The new IRS 4-link (camber, toe, spring, trailing) setup helps reduce unsprung mass and uses three lateral arms and a large longitudinal arm. An anti-roll bar and variable-rate coil springs should also help improve handling dynamics. An “infinitely variable” eLSD rear differential available on the new Escalade’s Sport and Platinum trims can send 100% of available torque to either rear wheel. Magnetorheological shocks and an air suspension are discreet options. Version 4.0 of the magnetic shocks feature new sensors at each corner and updated damper hardware. The available air suspension allows the new Escalade to be raised or lowered over a 4-in range depending on mode (i.e. 4Hi: +1.4 in; 4Lo: +2.4 in), and can help lower the vehicle when loading or level it when trailering.

Leveraging a digital platform
What really sets the Escalade apart from its platform siblings are electronic features enabled by its new digital network architecture. One of the most anticipated features enabled by the new architecture is Super Cruise, and Cadillac’s lauded ADAS offering will make its SUV debut on the Escalade. GM added more than 70,000 miles of lidar-scanned roads to the Super Cruise database in June 2019, bringing total (freeway) system miles to over 200,000 (321,868 km). The Escalade will also get the new Super Cruise “Lane Change on Demand” feature, that is designed to change lanes automatically when requested by the turn signal.

The new digital architecture also permits an impressive new dashboard display. According to Cadillac, the 2021 Escalade will feature the world’s first curved, production OLED (organic, light-emitting diode) display. Previewed in the Pebble Beach Concours Escala concept in 2016, the screens are bespoke shapes for the Escalade, custom patterned unlike most rectangular displays that look like a tablet attached to the dash. The screens are not dramatically radiused, but their thin arc makes a distinctive styling statement and provides improved functionality for the driver.

“Everyone wants an OLED TV. It's an up-level technology that's appropriate for the Cadillac brand,” said Joanne Leddy, the new Escalade’s infotainment program manager. “The displays that we have under our glass are actually a free-form shape. They're not rectangles and squares that are under a piece of glass that has shape. The display itself has shape.”

“With a thicker LCD display, the packaging space requires a backlight, and you really don't get the vibrant colors and the true blacks,” Leddy explained, noting how excited the designers were to work with the formable and literally paper-thin OLED layer. “We worked very closely with the design studio.” LG is the OLED supplier, via two divisions. “LG Displays is providing the OLED display, and LG Electronics is the one that's integrating that display into the automotive space,” Leddy said, adding that they had also worked with LG on the Escala concept.

The dashboard displays in the 2021 Escalade are composed of three OLED panels.

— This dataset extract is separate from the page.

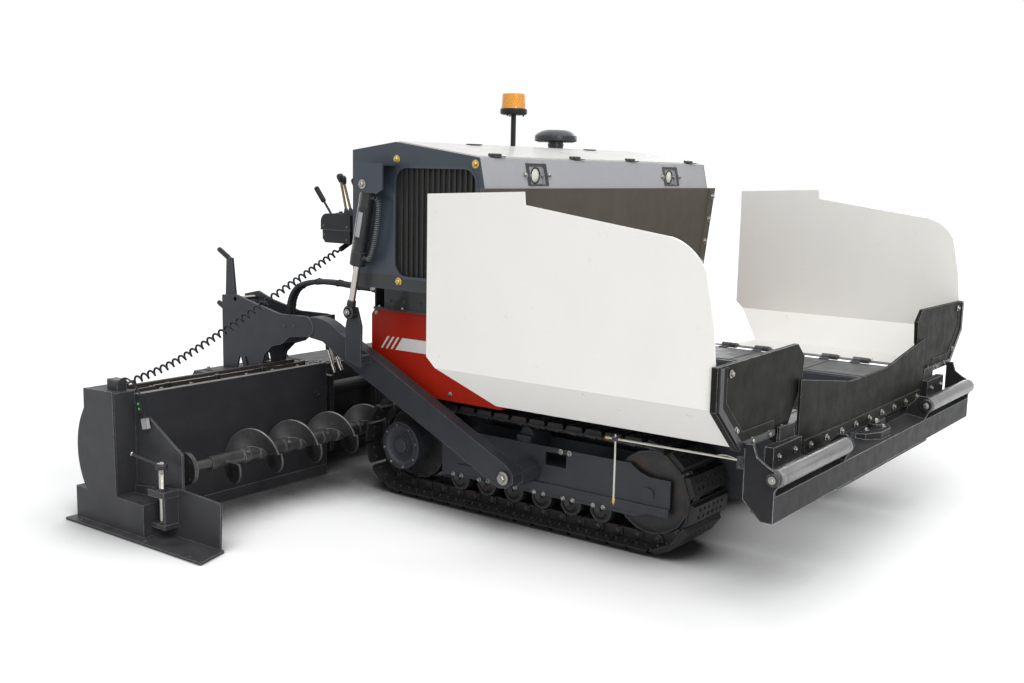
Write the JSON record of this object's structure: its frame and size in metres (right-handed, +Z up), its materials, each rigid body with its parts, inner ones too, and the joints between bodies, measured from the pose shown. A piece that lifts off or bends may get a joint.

The 7.2-in left screen and 16.9-in right screen are both touch enabled. The 14.2-in screen centered in the cluster has four modes: Gauge; Navigation; Night Vision and what Cadillac calls “Augmented Reality with Active Route.” The Augmented Reality mode is an innovative melding of the front camera display with turn-by-turn navigational graphics overlaid on the live video feed.

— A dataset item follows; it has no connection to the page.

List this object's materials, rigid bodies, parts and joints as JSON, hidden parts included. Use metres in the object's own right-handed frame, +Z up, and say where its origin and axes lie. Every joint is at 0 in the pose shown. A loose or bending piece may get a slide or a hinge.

Cadillac claims the front OLED displays have two times the pixel density of a 4K TV. Unlike thicker backlit LED screens, the pure blacks from OLED could prove less fatiguing and reduce distraction, particularly at night. Pure brightness is not typically an OLED strong suit, so direct sunlight could be one issue for the first automotive application. At the indoor reveal, the screens looked stunning, with brilliant colors, rich contrasts and graphics artfully tailored to the eccentric shape of each display. The panels also take on a different appearance depending on whether you are using them as touch panels or using the system’s center-console-mounted control knob.

Rear-seat infotainment
Though not OLED, second-row occupants get their own screen fix, with optional 12.6-in LED displays mounted on each front seatback. Each has its own USB and HDMI inputs, and the touchscreen displays are impressively integrated with the Escalade’s infotainment network. Front-seat occupants can browse and select content to send to either rear screen and also monitor audio feeds to see what the kids are listening to. Rear-seat passengers can pull up live navigation and even suggest destinations to the driver. Content can be shared with the other rear-seat occupant simply by swiping toward the other screen.

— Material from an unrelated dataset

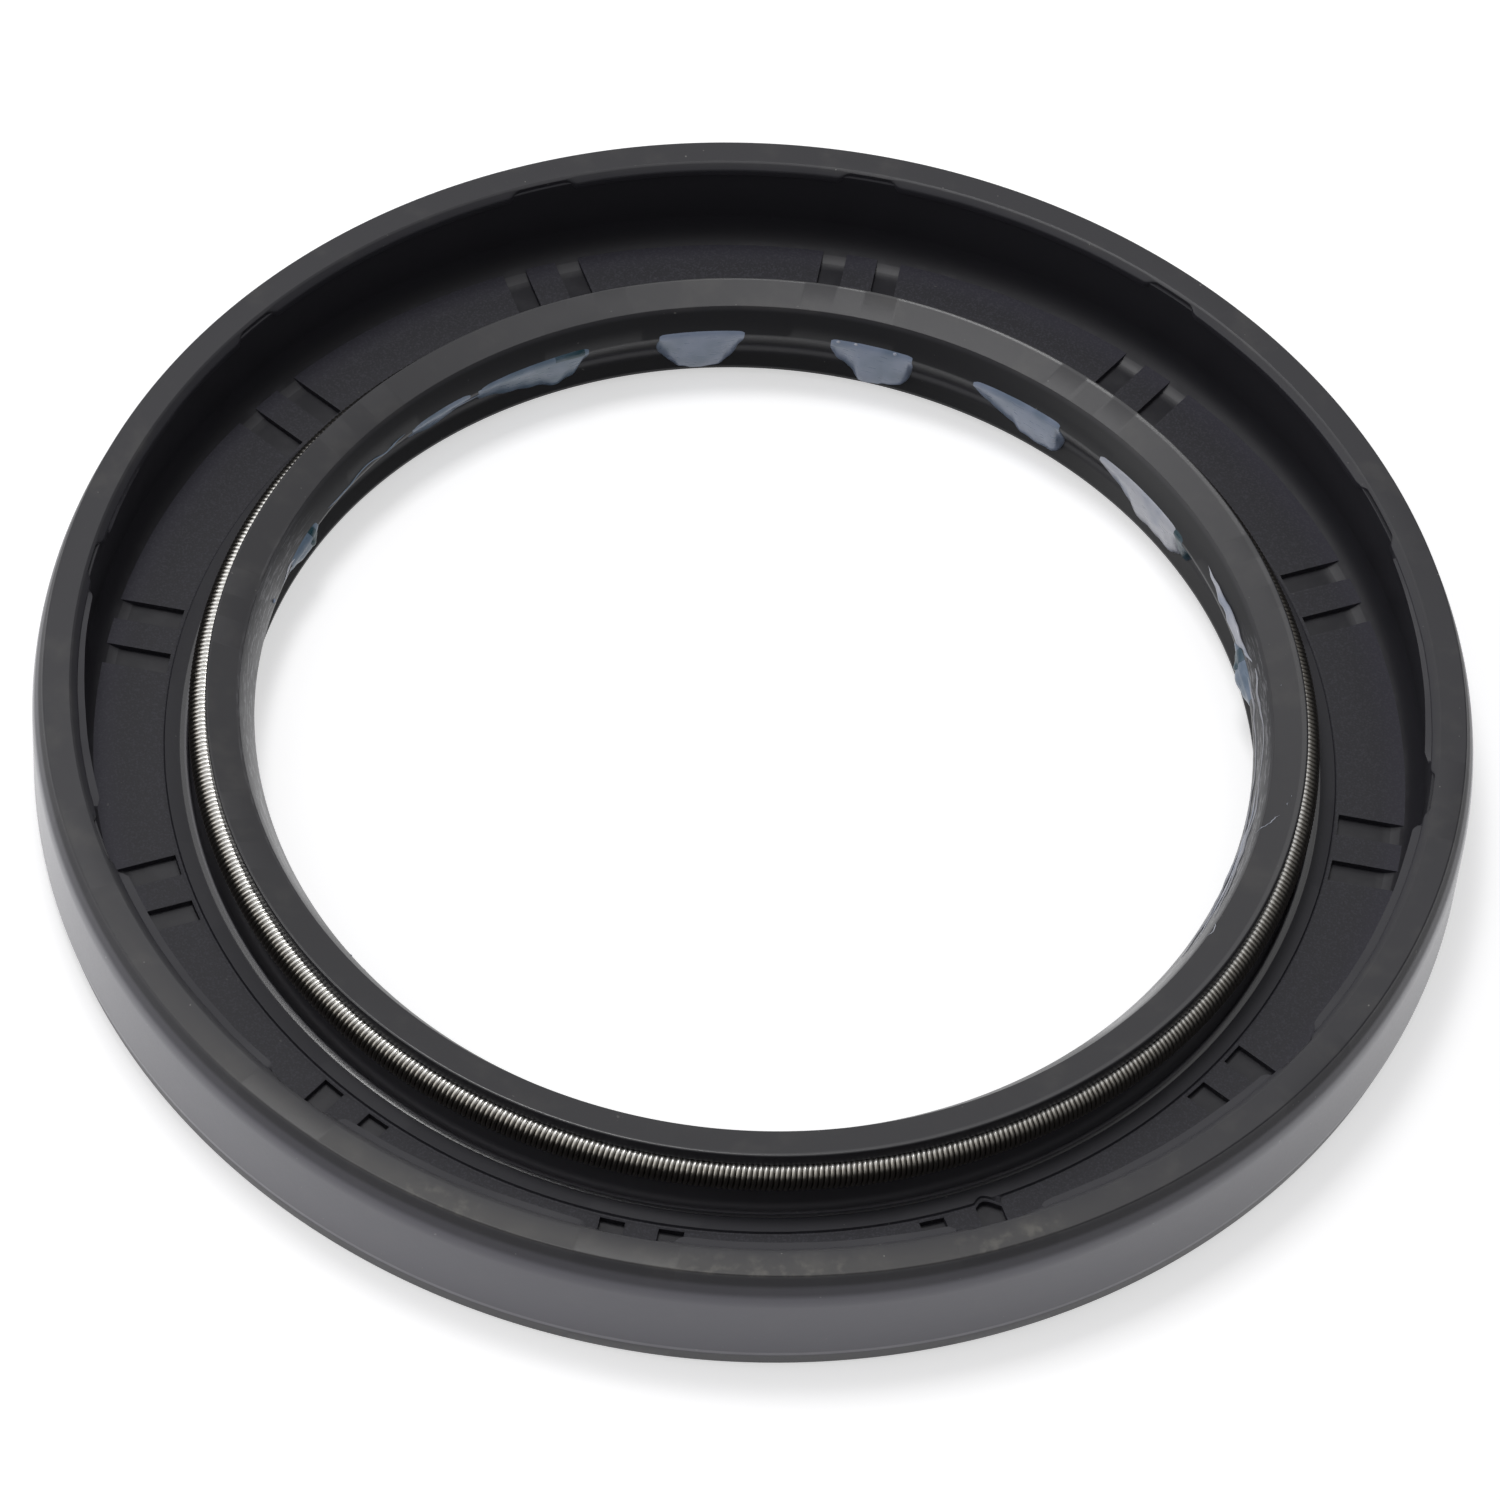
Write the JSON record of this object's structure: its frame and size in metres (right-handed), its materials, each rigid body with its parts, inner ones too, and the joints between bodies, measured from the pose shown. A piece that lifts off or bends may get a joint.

The Escalade will launch with a 4G LTE modem and Wi-Fi hotspot, but the new network architecture permits 5G integration, which should be a boon to streaming content into the infotainment system once available. As trailering is a popular function for many owners, GM’s latest multi-camera hitch and parking system has been applied to the new Escalade, including a very useful side-trailer view to help guide what you’re towing into a parking spot.

Serious AKG audio
Cadillac is launching an exclusive partnership with renowned headphone and microphone manufacturer AKG on two branded audio systems for the 2021 Escalade, with both systems custom tuned to specific trims and materials. The top-tier “Studio Reference” system features 36 speakers and 16-channels of amplification, divvied up between low-power and high-power 8-channel amps. The system features 3D sound, adding height to the equation with speakers mounted high in the C-pillar and three speakers cached in each A-pillar.

The base “Studio” AKG system makes do with only 19 speakers and a 14-channel Class-D amplifier. The systems are cleverly integrated into the infotainment architecture, providing active noise control and helping tailor sound for individual front-seat occupants. The systems can provide “conversation enhancement” between the front and third seating row to improve audibility and even add drama to navigation cues, making them sound closer to the driver as a route event approaches.

Other notable options depending on trim level for the 2021 Escalade are a HUD, refrigerator/freezer, night vision, Super Cruise, the top-tier audio system, electrically assisted soft-close doors and air suspension. Though no pricing was announced at the Escalade reveal, base pricing is expected to remain close to the current standard-length model’s $75K sticker, but extend higher than current models. Cadillac announced that the 2021 model Escalade will go on sale in the third quarter of 2020.